I've had a couple thoughts about television advertisements lately that I thought I would share.
The first one occurred to me while I was watching a show on a VHS tape (thanks Mom and Dad for taping Battlestar Galactica for me). I was fast-forwarding through the commercials when I thought about Tivos. Even though the "commercial skip" features have been extracted, you can still fast forward through the commercials. I suspect this will become quite common (until the collapse of broadcast TV).
When a commercial is being fast-forwarded, you can still see some of it. It might still catch your eye but since the product may only appear periodically in the spot, you are not really being advertised to very affectively.
But if the add had a logo or a watermark stuck in the same spot throughout the spot on the screen (or even slowly moving across the bottom) the viewer would still know what the product was for and are still being advertised to.
I think that's a beautiful idea. Especially since people with Tivos are usually a good demographic to advertise to.
The second advertising thought I had was while watching Monday night football. It was the Bears/Cardinals game where the Cardinals blew a big lead and then missed the game winning field goal. I didn't really have a dog in the hunt except that I know a lot of Bears fans.

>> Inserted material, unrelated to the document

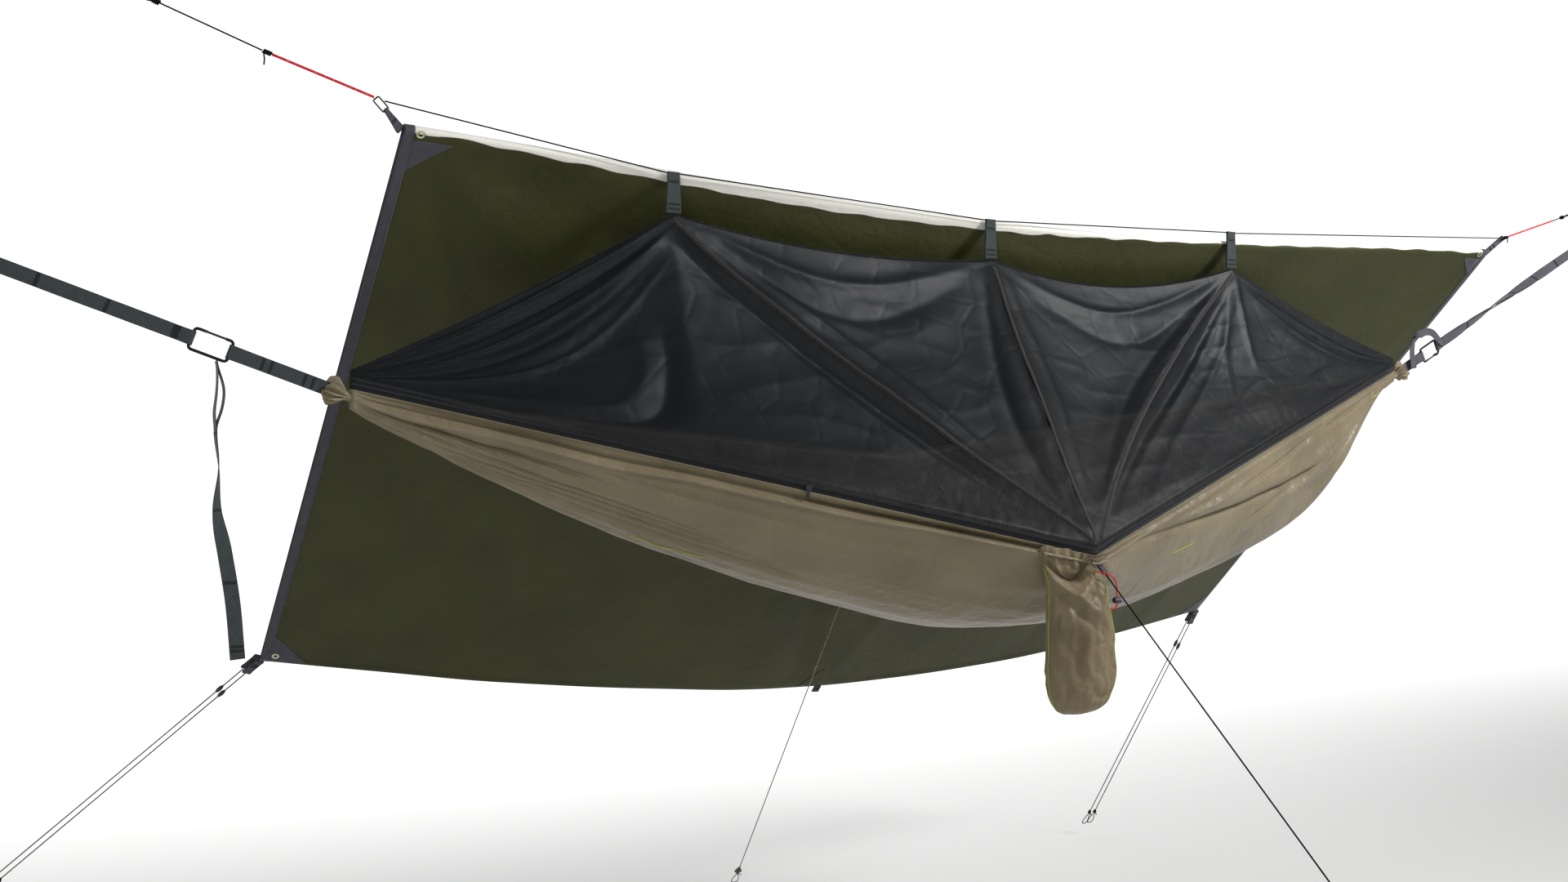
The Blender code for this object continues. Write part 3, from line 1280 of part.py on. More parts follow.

But that got me thinking, a lot of fans were really disappointed by the outcome of that game. It can feel pretty bad after blowing a game. Does any company really want their product presented to people when they are in such a poor state of mind?
I don't know if sporting events are really a good place to advertise. It's one thing if you can tie your product to the sport experience, like beer and brats with football. But for anything else it's a question. Half of the audience is going to be unhappy, sometimes extremely so.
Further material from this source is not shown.